To do: Exactly repeat the full listing that follows.

Provided data:
# # # # # # #
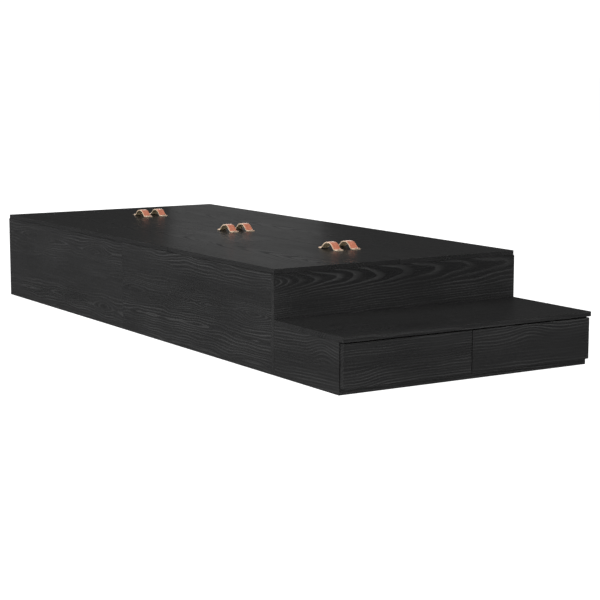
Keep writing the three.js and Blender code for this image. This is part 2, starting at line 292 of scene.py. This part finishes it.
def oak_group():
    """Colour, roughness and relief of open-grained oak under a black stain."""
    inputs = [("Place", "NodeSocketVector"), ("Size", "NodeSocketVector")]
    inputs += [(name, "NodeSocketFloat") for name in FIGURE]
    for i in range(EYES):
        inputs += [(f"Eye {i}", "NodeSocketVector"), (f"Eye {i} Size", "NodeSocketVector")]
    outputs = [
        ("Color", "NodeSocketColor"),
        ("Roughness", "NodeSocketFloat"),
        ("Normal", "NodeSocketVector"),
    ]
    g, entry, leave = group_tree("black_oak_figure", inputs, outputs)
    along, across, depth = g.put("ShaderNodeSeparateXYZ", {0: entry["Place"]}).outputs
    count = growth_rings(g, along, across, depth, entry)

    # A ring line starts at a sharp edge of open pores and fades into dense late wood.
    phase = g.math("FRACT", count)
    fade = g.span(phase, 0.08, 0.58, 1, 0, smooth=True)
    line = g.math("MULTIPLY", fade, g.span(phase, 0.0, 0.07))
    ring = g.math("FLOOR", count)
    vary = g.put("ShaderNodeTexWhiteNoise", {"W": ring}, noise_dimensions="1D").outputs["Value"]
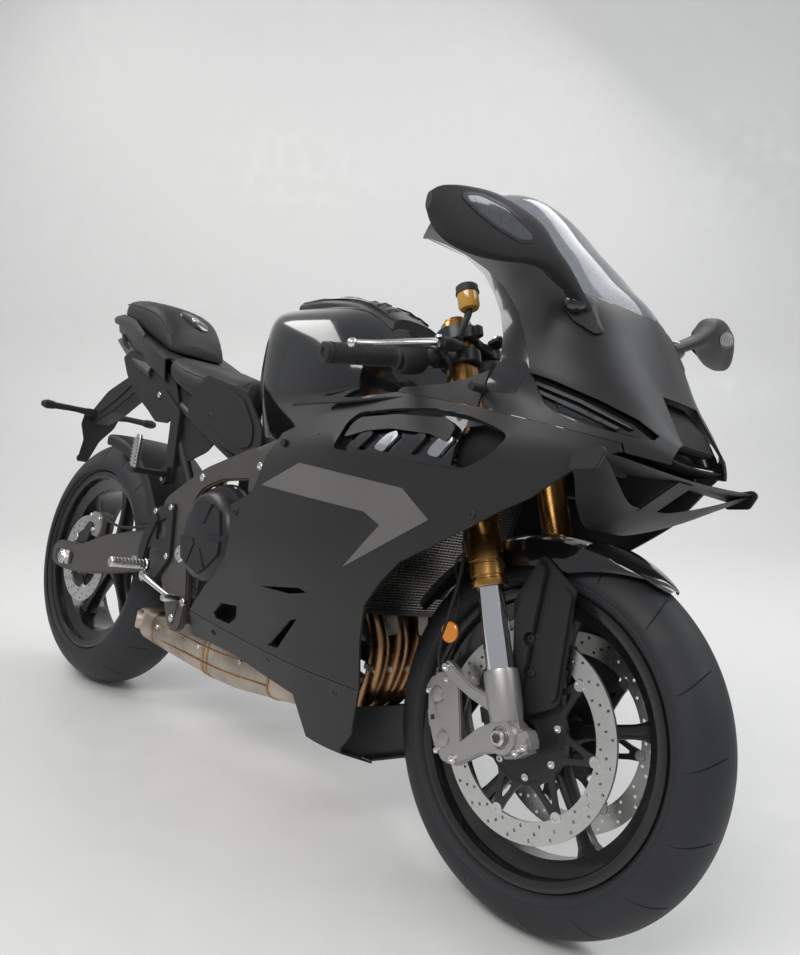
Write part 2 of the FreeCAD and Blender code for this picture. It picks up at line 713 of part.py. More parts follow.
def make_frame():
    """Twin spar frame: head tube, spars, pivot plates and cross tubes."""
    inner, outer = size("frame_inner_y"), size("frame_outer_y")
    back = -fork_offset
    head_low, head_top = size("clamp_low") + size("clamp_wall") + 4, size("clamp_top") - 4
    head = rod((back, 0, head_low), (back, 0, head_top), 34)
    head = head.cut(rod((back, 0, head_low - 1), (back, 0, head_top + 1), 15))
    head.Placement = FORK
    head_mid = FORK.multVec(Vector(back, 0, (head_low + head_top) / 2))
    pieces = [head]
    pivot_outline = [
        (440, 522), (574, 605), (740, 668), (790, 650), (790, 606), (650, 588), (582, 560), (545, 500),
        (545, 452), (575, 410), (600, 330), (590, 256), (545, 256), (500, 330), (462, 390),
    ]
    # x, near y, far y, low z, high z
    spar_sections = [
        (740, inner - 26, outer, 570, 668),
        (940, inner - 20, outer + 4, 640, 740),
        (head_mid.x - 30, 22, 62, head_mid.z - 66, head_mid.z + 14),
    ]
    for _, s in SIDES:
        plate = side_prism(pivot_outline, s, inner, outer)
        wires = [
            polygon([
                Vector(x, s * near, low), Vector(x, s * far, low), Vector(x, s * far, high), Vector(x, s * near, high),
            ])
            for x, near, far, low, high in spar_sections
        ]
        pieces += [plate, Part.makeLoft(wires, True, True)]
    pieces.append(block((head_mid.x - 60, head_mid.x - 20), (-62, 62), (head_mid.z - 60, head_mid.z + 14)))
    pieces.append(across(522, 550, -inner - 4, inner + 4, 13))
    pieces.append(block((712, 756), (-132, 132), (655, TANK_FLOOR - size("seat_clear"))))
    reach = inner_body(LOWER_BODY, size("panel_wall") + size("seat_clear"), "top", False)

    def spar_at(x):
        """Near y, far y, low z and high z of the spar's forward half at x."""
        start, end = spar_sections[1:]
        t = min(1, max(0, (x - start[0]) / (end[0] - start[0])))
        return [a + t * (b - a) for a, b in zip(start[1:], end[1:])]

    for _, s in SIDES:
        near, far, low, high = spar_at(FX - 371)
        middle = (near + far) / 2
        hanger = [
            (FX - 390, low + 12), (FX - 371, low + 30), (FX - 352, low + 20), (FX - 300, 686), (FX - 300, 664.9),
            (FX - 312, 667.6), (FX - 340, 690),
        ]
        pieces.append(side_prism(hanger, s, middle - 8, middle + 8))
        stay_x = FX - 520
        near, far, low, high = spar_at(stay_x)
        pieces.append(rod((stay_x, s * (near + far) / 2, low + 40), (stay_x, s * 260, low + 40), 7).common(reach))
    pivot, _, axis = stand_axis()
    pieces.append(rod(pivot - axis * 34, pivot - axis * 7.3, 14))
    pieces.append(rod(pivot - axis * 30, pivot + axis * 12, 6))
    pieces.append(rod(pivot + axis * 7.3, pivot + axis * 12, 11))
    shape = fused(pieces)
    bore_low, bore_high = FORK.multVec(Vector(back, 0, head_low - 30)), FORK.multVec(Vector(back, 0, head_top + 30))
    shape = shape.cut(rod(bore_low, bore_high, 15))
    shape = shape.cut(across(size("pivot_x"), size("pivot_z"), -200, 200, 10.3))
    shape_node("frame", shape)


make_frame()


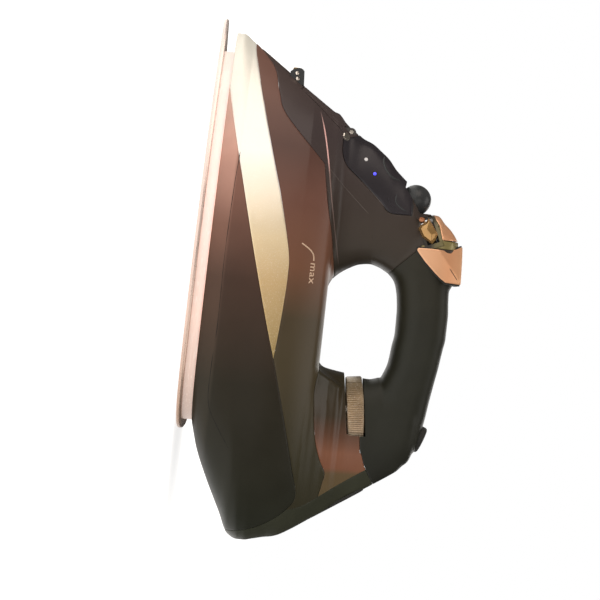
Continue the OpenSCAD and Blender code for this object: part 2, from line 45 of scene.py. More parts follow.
# # # # # # #
Result of the exercise:
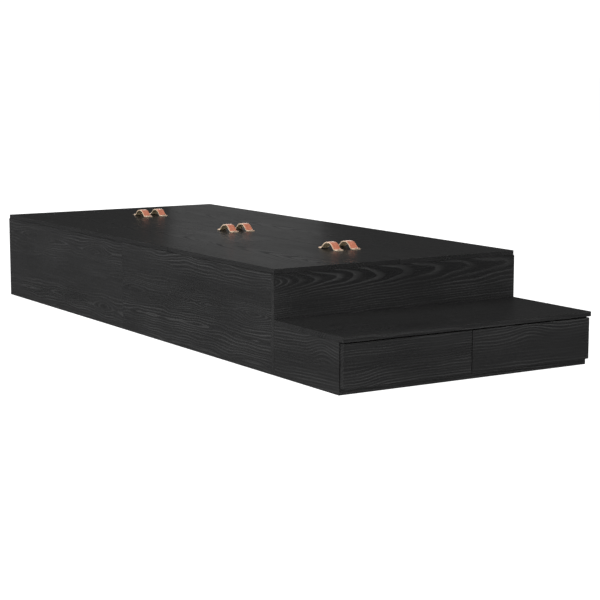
Keep writing the three.js and Blender code for this image. This is part 2, starting at line 292 of scene.py. This part finishes it.
def oak_group():
    """Colour, roughness and relief of open-grained oak under a black stain."""
    inputs = [("Place", "NodeSocketVector"), ("Size", "NodeSocketVector")]
    inputs += [(name, "NodeSocketFloat") for name in FIGURE]
    for i in range(EYES):
        inputs += [(f"Eye {i}", "NodeSocketVector"), (f"Eye {i} Size", "NodeSocketVector")]
    outputs = [
        ("Color", "NodeSocketColor"),
        ("Roughness", "NodeSocketFloat"),
        ("Normal", "NodeSocketVector"),
    ]
    g, entry, leave = group_tree("black_oak_figure", inputs, outputs)
    along, across, depth = g.put("ShaderNodeSeparateXYZ", {0: entry["Place"]}).outputs
    count = growth_rings(g, along, across, depth, entry)

    # A ring line starts at a sharp edge of open pores and fades into dense late wood.
    phase = g.math("FRACT", count)
    fade = g.span(phase, 0.08, 0.58, 1, 0, smooth=True)
    line = g.math("MULTIPLY", fade, g.span(phase, 0.0, 0.07))
    ring = g.math("FLOOR", count)
    vary = g.put("ShaderNodeTexWhiteNoise", {"W": ring}, noise_dimensions="1D").outputs["Value"]
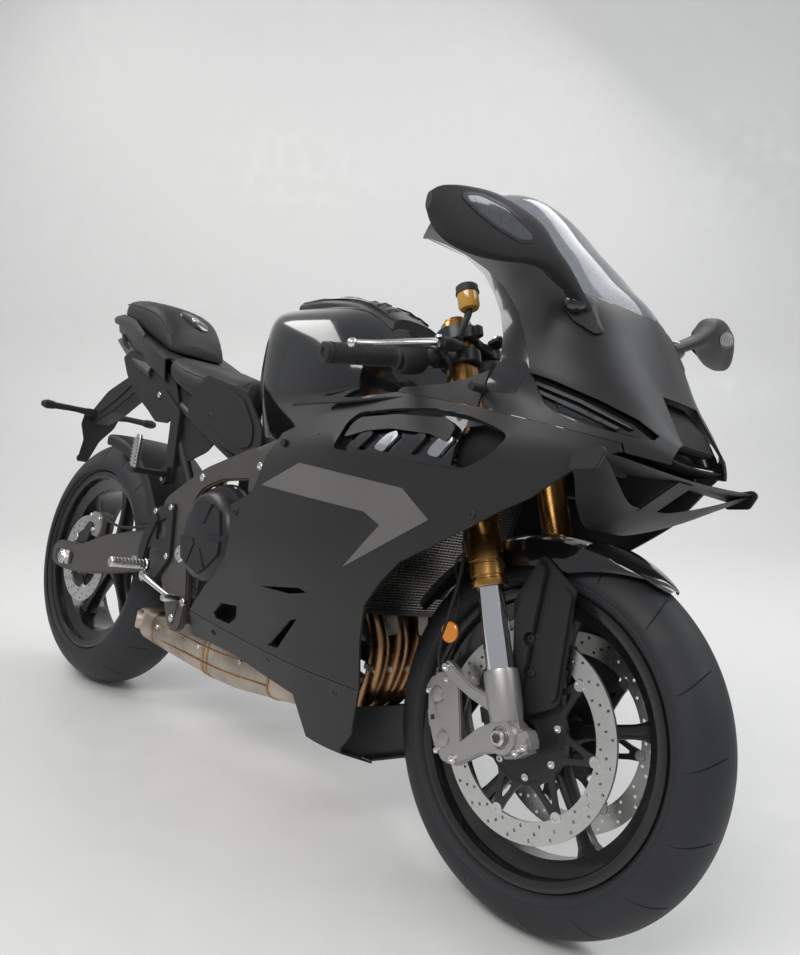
Write part 2 of the FreeCAD and Blender code for this picture. It picks up at line 713 of part.py. More parts follow.
def make_frame():
    """Twin spar frame: head tube, spars, pivot plates and cross tubes."""
    inner, outer = size("frame_inner_y"), size("frame_outer_y")
    back = -fork_offset
    head_low, head_top = size("clamp_low") + size("clamp_wall") + 4, size("clamp_top") - 4
    head = rod((back, 0, head_low), (back, 0, head_top), 34)
    head = head.cut(rod((back, 0, head_low - 1), (back, 0, head_top + 1), 15))
    head.Placement = FORK
    head_mid = FORK.multVec(Vector(back, 0, (head_low + head_top) / 2))
    pieces = [head]
    pivot_outline = [
        (440, 522), (574, 605), (740, 668), (790, 650), (790, 606), (650, 588), (582, 560), (545, 500),
        (545, 452), (575, 410), (600, 330), (590, 256), (545, 256), (500, 330), (462, 390),
    ]
    # x, near y, far y, low z, high z
    spar_sections = [
        (740, inner - 26, outer, 570, 668),
        (940, inner - 20, outer + 4, 640, 740),
        (head_mid.x - 30, 22, 62, head_mid.z - 66, head_mid.z + 14),
    ]
    for _, s in SIDES:
        plate = side_prism(pivot_outline, s, inner, outer)
        wires = [
            polygon([
                Vector(x, s * near, low), Vector(x, s * far, low), Vector(x, s * far, high), Vector(x, s * near, high),
            ])
            for x, near, far, low, high in spar_sections
        ]
        pieces += [plate, Part.makeLoft(wires, True, True)]
    pieces.append(block((head_mid.x - 60, head_mid.x - 20), (-62, 62), (head_mid.z - 60, head_mid.z + 14)))
    pieces.append(across(522, 550, -inner - 4, inner + 4, 13))
    pieces.append(block((712, 756), (-132, 132), (655, TANK_FLOOR - size("seat_clear"))))
    reach = inner_body(LOWER_BODY, size("panel_wall") + size("seat_clear"), "top", False)

    def spar_at(x):
        """Near y, far y, low z and high z of the spar's forward half at x."""
        start, end = spar_sections[1:]
        t = min(1, max(0, (x - start[0]) / (end[0] - start[0])))
        return [a + t * (b - a) for a, b in zip(start[1:], end[1:])]

    for _, s in SIDES:
        near, far, low, high = spar_at(FX - 371)
        middle = (near + far) / 2
        hanger = [
            (FX - 390, low + 12), (FX - 371, low + 30), (FX - 352, low + 20), (FX - 300, 686), (FX - 300, 664.9),
            (FX - 312, 667.6), (FX - 340, 690),
        ]
        pieces.append(side_prism(hanger, s, middle - 8, middle + 8))
        stay_x = FX - 520
        near, far, low, high = spar_at(stay_x)
        pieces.append(rod((stay_x, s * (near + far) / 2, low + 40), (stay_x, s * 260, low + 40), 7).common(reach))
    pivot, _, axis = stand_axis()
    pieces.append(rod(pivot - axis * 34, pivot - axis * 7.3, 14))
    pieces.append(rod(pivot - axis * 30, pivot + axis * 12, 6))
    pieces.append(rod(pivot + axis * 7.3, pivot + axis * 12, 11))
    shape = fused(pieces)
    bore_low, bore_high = FORK.multVec(Vector(back, 0, head_low - 30)), FORK.multVec(Vector(back, 0, head_top + 30))
    shape = shape.cut(rod(bore_low, bore_high, 15))
    shape = shape.cut(across(size("pivot_x"), size("pivot_z"), -200, 200, 10.3))
    shape_node("frame", shape)


make_frame()


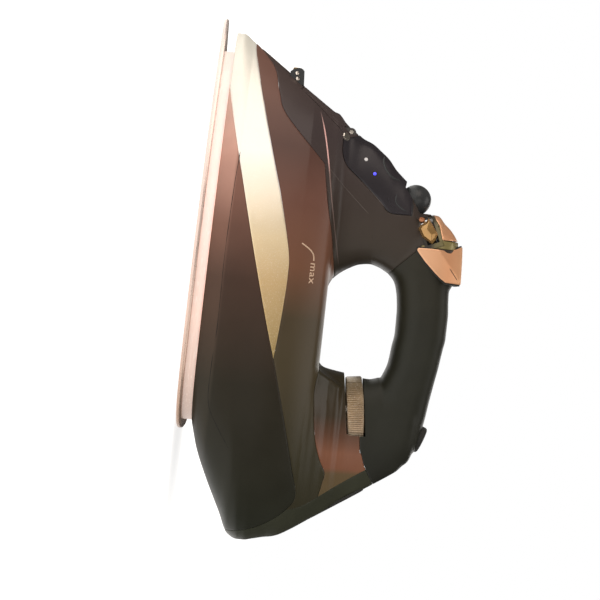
Continue the OpenSCAD and Blender code for this object: part 2, from line 45 of scene.py. More parts follow.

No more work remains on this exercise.